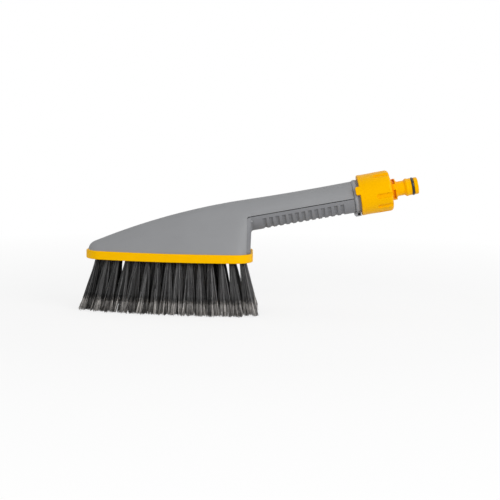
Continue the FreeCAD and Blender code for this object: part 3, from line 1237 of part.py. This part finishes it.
def build_spigot():
    """Hose spigot with its plug, base ring, latch ridge and ringed nose, and what it holds."""
    plug_back = d.plug_start + d.fit_gap
    base_end = d.base_start + d.base_width
    ridge_start = d.neck_end + d.latch_lead
    ridge_end = ridge_start + d.latch_width
    groove_half = d.nose_ring_r + d.fit_gap / 2
    groove_r = d.nose_r - 2 * d.nose_ring_r + d.nose_ring_proud
    inlet_r = d.spigot_bore_r + d.filter_ledge
    blank = turned("spigot_blank", [
        (plug_back, inlet_r), (plug_back, d.plug_r), (d.base_start, d.plug_r), (d.base_start, d.base_r),
        (base_end, d.base_r), (base_end, d.neck_r), (d.neck_end, d.neck_r), (ridge_start, d.latch_r),
        (ridge_end, d.latch_r), (ridge_end + d.latch_fall, d.nose_r), (d.nose_ring_at - groove_half, d.nose_r),
        (d.nose_ring_at - groove_half, groove_r), (d.nose_ring_at + groove_half, groove_r),
        (d.nose_ring_at + groove_half, d.nose_r), (d.nose_end, d.nose_r), (d.nose_end, d.spigot_bore_r),
        (d.filter_seat, d.spigot_bore_r), (d.filter_seat, inlet_r),
    ])
    rounded_edge(blank, base_end, d.neck_r, d.neck_fillet)
    rounded_edge(blank, d.nose_end, d.nose_r, d.nose_end_r)
    sectors = []
    count = int(plain(d.base_pockets))
    pocket_start = Vector(plain(base_end - d.pocket_rim - d.pocket_width), 0, 0)
    for index in range(count):
        first = -90 - plain(d.pocket_angle) - plain(d.pocket_span) / 2 + 360 / count * index
        turn = ALONG_X.multiply(Rotation(Z_AXIS, first))
        sectors.append(add(
            "Part::Cylinder", "pocket_sector_" + str(index), Placement(pocket_start, turn),
            Radius=d.base_r + OVER, Height=d.pocket_width, Angle=d.pocket_span,
        ))
    core = add(
        "Part::Cylinder", "pocket_core", Placement(pocket_start - Vector(OVER, 0, 0), ALONG_X),
        Radius=d.base_r - d.pocket_depth, Height=d.pocket_width + 2 * OVER,
    )
    pockets = cut("base_pockets", fused("pocket_sectors", sectors), [core])
    node("hose_spigot", cut("hose_spigot_solid", blank, [pockets]), in_axis_frame())
    ring_middle_r = groove_r + d.nose_ring_r + d.press_gap
    node("nose_ring", ring("nose_ring_solid", d.nose_ring_at, ring_middle_r, d.nose_ring_r), in_axis_frame())
    mesh_end = d.filter_seat - d.fit_gap
    mesh_start = mesh_end - d.filter_length
    rim_start = mesh_end - d.filter_rim
    rim_r = inlet_r - d.fit_gap / 2
    open_r = rim_r - d.filter_room
    closed_r = rim_r - d.filter_end_room
    node("inlet_filter", turned("inlet_filter_solid", [
        (mesh_start, 0), (mesh_start, closed_r), (rim_start, open_r), (rim_start, rim_r),
        (mesh_end, rim_r), (mesh_end, open_r - d.filter_wall),
        (mesh_start + d.filter_wall, closed_r - d.filter_wall), (mesh_start + d.filter_wall, 0),
    ]), in_axis_frame())


build_shells()
build_rim()
build_plate()
build_tufts()
build_outlet()
build_collar()
build_valve()
build_dial()
build_spigot()
doc.recompute()

for item in doc.Objects:
    if "Invalid" in item.State or "Error" in item.State:
        raise RuntimeError(item.Name + " failed: " + str(item.State))
for name, item in nodes.items():
    if item.Shape.isNull() or not item.Shape.isValid():
        raise RuntimeError(name + " has no valid shape")

whole_box = FreeCAD.BoundBox()
for item in nodes.values():
    whole_box.add(item.Shape.optimalBoundingBox(False, False))
to_origin = Placement(Vector(-whole_box.Center.x, 0, -whole_box.ZMin), NO_TURN)
print("origin at", round(whole_box.Center.x, 4), round(whole_box.ZMin, 4), "box", whole_box)
os.makedirs("parts", exist_ok=True)
for name, item in nodes.items():
    item.Placement = to_origin.multiply(item.Placement)
    item.Shape.exportStep(os.path.join("parts", name + ".step"))
    print(name, len(item.Shape.Solids), "solids", round(item.Shape.Volume, 1), "mm3")
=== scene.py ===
"""Looks of the hose-fed wash brush, in metres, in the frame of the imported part."""

import json
import math
import random

import bmesh
import bpy
import numpy as np
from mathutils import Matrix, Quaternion, Vector


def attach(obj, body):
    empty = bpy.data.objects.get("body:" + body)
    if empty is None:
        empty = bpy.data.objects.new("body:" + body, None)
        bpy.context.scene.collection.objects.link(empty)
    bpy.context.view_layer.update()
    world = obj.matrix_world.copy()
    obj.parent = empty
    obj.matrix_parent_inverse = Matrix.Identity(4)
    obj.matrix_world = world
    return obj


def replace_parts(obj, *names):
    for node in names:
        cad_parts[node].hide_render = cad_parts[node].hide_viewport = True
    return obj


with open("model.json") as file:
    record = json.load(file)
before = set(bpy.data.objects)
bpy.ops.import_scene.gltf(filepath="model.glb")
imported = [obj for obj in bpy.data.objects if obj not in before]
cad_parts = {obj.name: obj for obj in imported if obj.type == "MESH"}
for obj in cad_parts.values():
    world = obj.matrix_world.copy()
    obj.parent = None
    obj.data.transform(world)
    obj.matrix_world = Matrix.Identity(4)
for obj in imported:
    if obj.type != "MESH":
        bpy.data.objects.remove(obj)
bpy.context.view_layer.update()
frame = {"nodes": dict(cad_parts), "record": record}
nodes = frame["nodes"]
scene = bpy.context.scene

SEED = 7
MM = 0.001

# Camera: where it aims, how far off it stands, how it is turned, and how much it sees at its aim
AIM = Vector((1.14, 0.0, 58.45)) * MM
DISTANCE = 1.2
ELEVATION = 7.0
ROLL = 0.9
SPAN = 475.0 * MM
SENSOR = 36.0
CLIP_NEAR = 0.05
CLIP_FAR = 60.0

# Floor: its size and paper, how much of a shadow shows near the brush, and where that fades out
FLOOR_REACH = 8.0
FLOOR_ROUGHNESS = 0.9
FLOOR_TONES = ((0.9, 0.9, 0.9), (0.96, 0.96, 0.96))
SPECKLE_SCALE = 500.0
SHADOW_SHARE = 0.2
SHADOW_FADE = (0.25, 0.7)

# World: the light it gives, and the brighter white that the camera and reflections see
WORLD_LIGHT = 0.42
WORLD_SEEN = 1.0
WHITE = (1.0, 1.0, 1.0)

# What most of a noise lies between
NOISE_RANGE = (0.3, 0.7)

# Moulded plastic: noise scales are in turns per metre
FLOW_SCALES = (14.0, 55.0, 55.0)
PATCH_SCALE = 38.0
MOTTLE_RANGE = (0.7, 1.3)
WEAR_SCALE = 210.0
WEAR_IN_GRAIN = 0.8
WEAR_GLOSSIER = 0.05
WEAR_DULLER = 0.07
GRAIN_STRENGTH = 0.6
# Painted shade in tight corners: how far it looks for cover, the openness over which it fades out,
# and its samples
CORNER_SHADE_REACH = 3.5 * MM
CORNER_SHADE_RANGE = (0.5, 0.97)
CORNER_SHADE_SAMPLES = 8
EDGE_SAMPLES = 4
GLOW_RADII = (1.0, 0.5, 0.12)
GLOW_REACH = 1.5 * MM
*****
### Requirement
Make an exact copy of the data above.

### Right answer
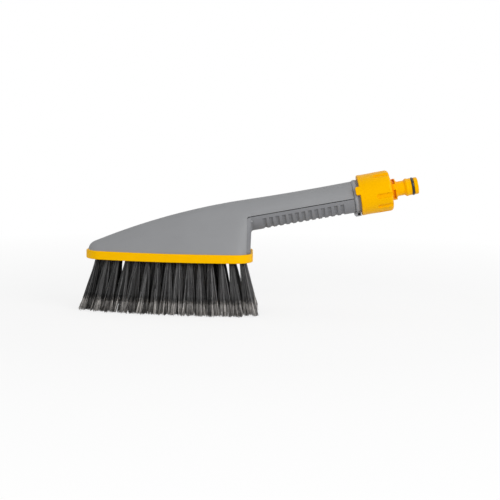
Continue the FreeCAD and Blender code for this object: part 3, from line 1237 of part.py. This part finishes it.
def build_spigot():
    """Hose spigot with its plug, base ring, latch ridge and ringed nose, and what it holds."""
    plug_back = d.plug_start + d.fit_gap
    base_end = d.base_start + d.base_width
    ridge_start = d.neck_end + d.latch_lead
    ridge_end = ridge_start + d.latch_width
    groove_half = d.nose_ring_r + d.fit_gap / 2
    groove_r = d.nose_r - 2 * d.nose_ring_r + d.nose_ring_proud
    inlet_r = d.spigot_bore_r + d.filter_ledge
    blank = turned("spigot_blank", [
        (plug_back, inlet_r), (plug_back, d.plug_r), (d.base_start, d.plug_r), (d.base_start, d.base_r),
        (base_end, d.base_r), (base_end, d.neck_r), (d.neck_end, d.neck_r), (ridge_start, d.latch_r),
        (ridge_end, d.latch_r), (ridge_end + d.latch_fall, d.nose_r), (d.nose_ring_at - groove_half, d.nose_r),
        (d.nose_ring_at - groove_half, groove_r), (d.nose_ring_at + groove_half, groove_r),
        (d.nose_ring_at + groove_half, d.nose_r), (d.nose_end, d.nose_r), (d.nose_end, d.spigot_bore_r),
        (d.filter_seat, d.spigot_bore_r), (d.filter_seat, inlet_r),
    ])
    rounded_edge(blank, base_end, d.neck_r, d.neck_fillet)
    rounded_edge(blank, d.nose_end, d.nose_r, d.nose_end_r)
    sectors = []
    count = int(plain(d.base_pockets))
    pocket_start = Vector(plain(base_end - d.pocket_rim - d.pocket_width), 0, 0)
    for index in range(count):
        first = -90 - plain(d.pocket_angle) - plain(d.pocket_span) / 2 + 360 / count * index
        turn = ALONG_X.multiply(Rotation(Z_AXIS, first))
        sectors.append(add(
            "Part::Cylinder", "pocket_sector_" + str(index), Placement(pocket_start, turn),
            Radius=d.base_r + OVER, Height=d.pocket_width, Angle=d.pocket_span,
        ))
    core = add(
        "Part::Cylinder", "pocket_core", Placement(pocket_start - Vector(OVER, 0, 0), ALONG_X),
        Radius=d.base_r - d.pocket_depth, Height=d.pocket_width + 2 * OVER,
    )
    pockets = cut("base_pockets", fused("pocket_sectors", sectors), [core])
    node("hose_spigot", cut("hose_spigot_solid", blank, [pockets]), in_axis_frame())
    ring_middle_r = groove_r + d.nose_ring_r + d.press_gap
    node("nose_ring", ring("nose_ring_solid", d.nose_ring_at, ring_middle_r, d.nose_ring_r), in_axis_frame())
    mesh_end = d.filter_seat - d.fit_gap
    mesh_start = mesh_end - d.filter_length
    rim_start = mesh_end - d.filter_rim
    rim_r = inlet_r - d.fit_gap / 2
    open_r = rim_r - d.filter_room
    closed_r = rim_r - d.filter_end_room
    node("inlet_filter", turned("inlet_filter_solid", [
        (mesh_start, 0), (mesh_start, closed_r), (rim_start, open_r), (rim_start, rim_r),
        (mesh_end, rim_r), (mesh_end, open_r - d.filter_wall),
        (mesh_start + d.filter_wall, closed_r - d.filter_wall), (mesh_start + d.filter_wall, 0),
    ]), in_axis_frame())


build_shells()
build_rim()
build_plate()
build_tufts()
build_outlet()
build_collar()
build_valve()
build_dial()
build_spigot()
doc.recompute()

for item in doc.Objects:
    if "Invalid" in item.State or "Error" in item.State:
        raise RuntimeError(item.Name + " failed: " + str(item.State))
for name, item in nodes.items():
    if item.Shape.isNull() or not item.Shape.isValid():
        raise RuntimeError(name + " has no valid shape")

whole_box = FreeCAD.BoundBox()
for item in nodes.values():
    whole_box.add(item.Shape.optimalBoundingBox(False, False))
to_origin = Placement(Vector(-whole_box.Center.x, 0, -whole_box.ZMin), NO_TURN)
print("origin at", round(whole_box.Center.x, 4), round(whole_box.ZMin, 4), "box", whole_box)
os.makedirs("parts", exist_ok=True)
for name, item in nodes.items():
    item.Placement = to_origin.multiply(item.Placement)
    item.Shape.exportStep(os.path.join("parts", name + ".step"))
    print(name, len(item.Shape.Solids), "solids", round(item.Shape.Volume, 1), "mm3")
=== scene.py ===
"""Looks of the hose-fed wash brush, in metres, in the frame of the imported part."""

import json
import math
import random

import bmesh
import bpy
import numpy as np
from mathutils import Matrix, Quaternion, Vector


def attach(obj, body):
    empty = bpy.data.objects.get("body:" + body)
    if empty is None:
        empty = bpy.data.objects.new("body:" + body, None)
        bpy.context.scene.collection.objects.link(empty)
    bpy.context.view_layer.update()
    world = obj.matrix_world.copy()
    obj.parent = empty
    obj.matrix_parent_inverse = Matrix.Identity(4)
    obj.matrix_world = world
    return obj


def replace_parts(obj, *names):
    for node in names:
        cad_parts[node].hide_render = cad_parts[node].hide_viewport = True
    return obj


with open("model.json") as file:
    record = json.load(file)
before = set(bpy.data.objects)
bpy.ops.import_scene.gltf(filepath="model.glb")
imported = [obj for obj in bpy.data.objects if obj not in before]
cad_parts = {obj.name: obj for obj in imported if obj.type == "MESH"}
for obj in cad_parts.values():
    world = obj.matrix_world.copy()
    obj.parent = None
    obj.data.transform(world)
    obj.matrix_world = Matrix.Identity(4)
for obj in imported:
    if obj.type != "MESH":
        bpy.data.objects.remove(obj)
bpy.context.view_layer.update()
frame = {"nodes": dict(cad_parts), "record": record}
nodes = frame["nodes"]
scene = bpy.context.scene

SEED = 7
MM = 0.001

# Camera: where it aims, how far off it stands, how it is turned, and how much it sees at its aim
AIM = Vector((1.14, 0.0, 58.45)) * MM
DISTANCE = 1.2
ELEVATION = 7.0
ROLL = 0.9
SPAN = 475.0 * MM
SENSOR = 36.0
CLIP_NEAR = 0.05
CLIP_FAR = 60.0

# Floor: its size and paper, how much of a shadow shows near the brush, and where that fades out
FLOOR_REACH = 8.0
FLOOR_ROUGHNESS = 0.9
FLOOR_TONES = ((0.9, 0.9, 0.9), (0.96, 0.96, 0.96))
SPECKLE_SCALE = 500.0
SHADOW_SHARE = 0.2
SHADOW_FADE = (0.25, 0.7)

# World: the light it gives, and the brighter white that the camera and reflections see
WORLD_LIGHT = 0.42
WORLD_SEEN = 1.0
WHITE = (1.0, 1.0, 1.0)

# What most of a noise lies between
NOISE_RANGE = (0.3, 0.7)

# Moulded plastic: noise scales are in turns per metre
FLOW_SCALES = (14.0, 55.0, 55.0)
PATCH_SCALE = 38.0
MOTTLE_RANGE = (0.7, 1.3)
WEAR_SCALE = 210.0
WEAR_IN_GRAIN = 0.8
WEAR_GLOSSIER = 0.05
WEAR_DULLER = 0.07
GRAIN_STRENGTH = 0.6
# Painted shade in tight corners: how far it looks for cover, the openness over which it fades out,
# and its samples
CORNER_SHADE_REACH = 3.5 * MM
CORNER_SHADE_RANGE = (0.5, 0.97)
CORNER_SHADE_SAMPLES = 8
EDGE_SAMPLES = 4
GLOW_RADII = (1.0, 0.5, 0.12)
GLOW_REACH = 1.5 * MM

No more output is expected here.